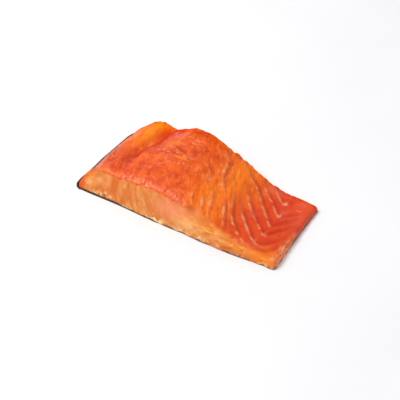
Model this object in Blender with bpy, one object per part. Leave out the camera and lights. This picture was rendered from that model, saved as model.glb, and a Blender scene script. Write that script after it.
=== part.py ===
"""A portion of hot smoked salmon, cut straight across one side of the fish, lying on its skin.

Metres, +Z up. X runs across the side, from the back of the fish at -X to its belly at +X.
Y runs along the fish, from the front cut at -Y to the rear cut at +Y. The origin is at the
middle of the portion, on the surface that the skin lies on."""

import bmesh
import bpy
import numpy as np
from mathutils import noise

MM = 0.001

# Outline seen from above
WIDTH = 192 * MM
BACK_DEPTH = 95 * MM
BELLY_DEPTH = 84.5 * MM
BELLY_TAPER = 7.6 * MM
BELLY_HOLLOW = 0.8 * MM
BELLY_SET_BACK = 3 * MM
SET_BACK_START = 10 * MM
FRONT_BOW = 0.9 * MM
FRONT_BOW_X = 40 * MM
FRONT_BOW_WIDTH = 38 * MM
BACK_BOW = 0.8 * MM
BACK_BOW_PLACE = 0.22
BACK_BOW_WIDTH = 0.16
REAR_CORNER = 4.5 * MM
REAR_CORNER_START = 0.72
BACK_REACH = 40 * MM
FRONT_SHIFT = 0.18 * MM
X_BACK = -WIDTH / 2
X_BELLY = WIDTH / 2
Y_FRONT = -BACK_DEPTH / 2 + FRONT_SHIFT

# Skin, and the roll that it makes round the back edge
SKIN_THICKNESS = 1 * MM
GAP = 0.3 * MM
ROLL_FRONT = 4.4 * MM
ROLL_REAR = 5.7 * MM
ROLL_GROWTH = 0.5
ROLL_TURN = np.radians(120)
ROLL_BLEND = 0.12
RIM_DROP = np.radians(9)
RIM_REAR_DROP = np.radians(26)
RIM_REAR = (0.7, 0.95)
SKIN_PROUD = 0.2 * MM
SKIN_TIP = 1.2 * MM
TIP_FALL = 12
RIM_WAVES = 9
RIM_WAVE_START = 1
FLESH_BOTTOM = SKIN_THICKNESS + GAP

# Height of the top over the surface it lies on:
# distance from the roll, height at the front cut, height at the rear cut
SECTIONS = np.array([
    (0, 6.2, 7.9),
    (4, 13.6, 11.6),
    (10, 20.0, 15.4),
    (22, 24.2, 18.8),
    (36, 24.8, 19.8),
    (48, 25.2, 25.4),
    (60, 26.4, 30.6),
    (72, 27.0, 31.4),
    (86, 26.2, 28.2),
    (102, 23.8, 22.6),
    (120, 18.8, 14.2),
    (140, 13.6, 7.0),
    (160, 10.6, 5.4),
    (178, 9.2, 5.2),
    (190, 8.2, 5.6),
]) * MM

# How the two cuts and the belly end stand
FRONT_LEAN = 0.37
REAR_LEAN = 0.06
FRONT_BULGE = 0.8 * MM
BULGE_FALL = 8
SHOULDER = 4 * MM
FRONT_DROP = 1.3 * MM
REAR_DROP = 1.2 * MM
DROP_START = 14 * MM
DROP_HEIGHT = 20 * MM
CUT_WAVE = 0.35 * MM
FRONT_WAVE_LENGTH = 11 * MM
REAR_WAVE_LENGTH = 15 * MM
BELLY_ROUND = 2 * MM
BELLY_NOSE = 0.35
BELLY_END = 0.97
BELLY_DROP = 1.2 * MM
BELLY_DROP_REAR = 0.8 * MM
BELLY_DROP_RUN = 14 * MM

# Forms of the top: crown, groove between loin and side, lobe beside it
CROWN = 1.6 * MM
CROWN_RUN = (30 * MM, 60 * MM, 100 * MM, 150 * MM)
GROOVE_FRONT = 37 * MM
GROOVE_SHIFT = 1.5 * MM
GROOVE_BOW = 9.5 * MM
GROOVE_WIDTH = 4.6 * MM
GROOVE_DEPTH = 3.2 * MM
GROOVE_ENDS = 0.3
GROOVE_ROUND = 0.8
LOBE_RISE = 2.2 * MM
LOBE_WIDTH = 10 * MM
LOBE_OFFSET = 16 * MM
LOBE_START = 9 * MM
LOBE_SPAN = (0.1, 0.6)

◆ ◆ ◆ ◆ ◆

Look at the material above and copy, word for word, its lines from the first through the one containing "middle of the".

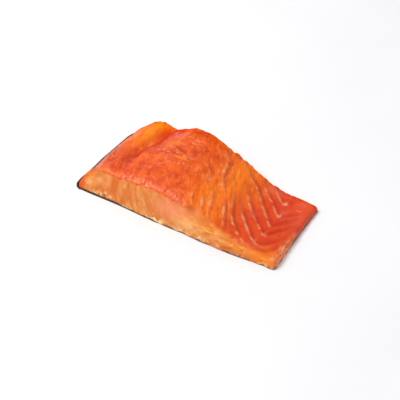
Model this object in Blender with bpy, one object per part. Leave out the camera and lights. This picture was rendered from that model, saved as model.glb, and a Blender scene script. Write that script after it.
=== part.py ===
"""A portion of hot smoked salmon, cut straight across one side of the fish, lying on its skin.

Metres, +Z up. X runs across the side, from the back of the fish at -X to its belly at +X.
Y runs along the fish, from the front cut at -Y to the rear cut at +Y. The origin is at the
middle of the portion, on the surface that the skin lies on."""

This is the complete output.